Grant, Glenn. “Transcendence through Detournement in William Gibson’s ‘Neuromancer’.” Science Fiction Studies. Vol. 17, No. 1. (March, 1990). pp. 41-49. SF-TH Inc. 

1 comment:

Adam said...

While you could have a clearer statement of your argument in the first paragraph, the statement of your area of interest is actually beautiful and concise.

Re: the 2nd paragraph. Clearly identity is relevant in both works - but you don't do much to bring the two works *together* here. Over the following paragraphs, you make it quite clear what you see the connection between Zork and Neuromancer to be. By playing Zork (and maybe other video games?) we're doing what Case is doing, becoming what Case is becoming. It's a coherent, interesting, and mostly well explained line of argument. So when you write "Technology is embedded in one’s identity and profession in both video games and Neuromancer, so when it fails or falters a character’s identity can be lost," I'm very curious about whether you see Zork as being at least a minor, initial step toward us doing the same thing. In other words, do you see Zork as a step toward our (possibly false or foolish) transcendence?

You do a very good job integrating your discussion of death into the body of the essay. But I need to harass you a little here.
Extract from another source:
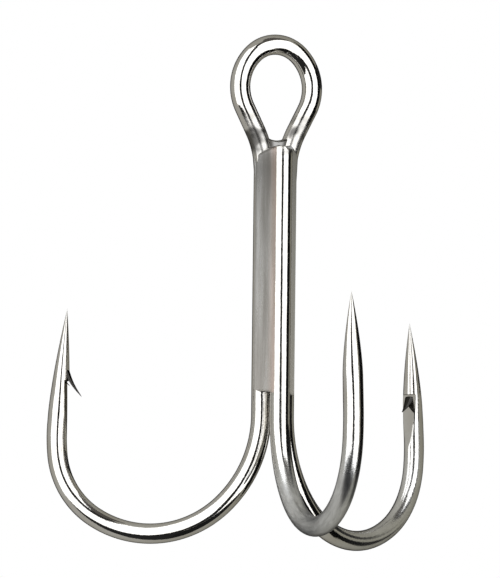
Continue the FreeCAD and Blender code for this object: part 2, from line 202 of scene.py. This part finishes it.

How do you feel about the fumbling movement toward a technological transcendence which you argue we are engaging in? What does it mean to live in a post-Zork world, where the transformations imagined in Neuromancer are less and less absurd? You are doing a good job explaining and relating what happens in Neuromancer to what happens in Zork - but what does it mean? What do you do with it? You bring up the literal dream that "You can be eternal." - but what are your thoughts on the subject?

I like your closing sentence. It summarizes everything that you've done (connect the game to the book in a convincing and complex way, with a focus on death & identity which is neither too broad or too narrow) and it also shows what you resist doing: letting us understand what is at stake for you. In other words - how does this essay signify? How do you want us to respond to the relationship between the two works which you have elucidated?

Overall: This is compact, well-written, well-research, and well-argued. It is successful within the borders you have set for it, which is why if you were to revise again I would be most interested in an expansion of the borders, to help us understand where we go next. To put it briefly, but in a way which is itself opinionated: now that you've exposed the post-humanism explicit in Neuromancer and implicit in Zork, how should we respond to or deal with that post-humanism?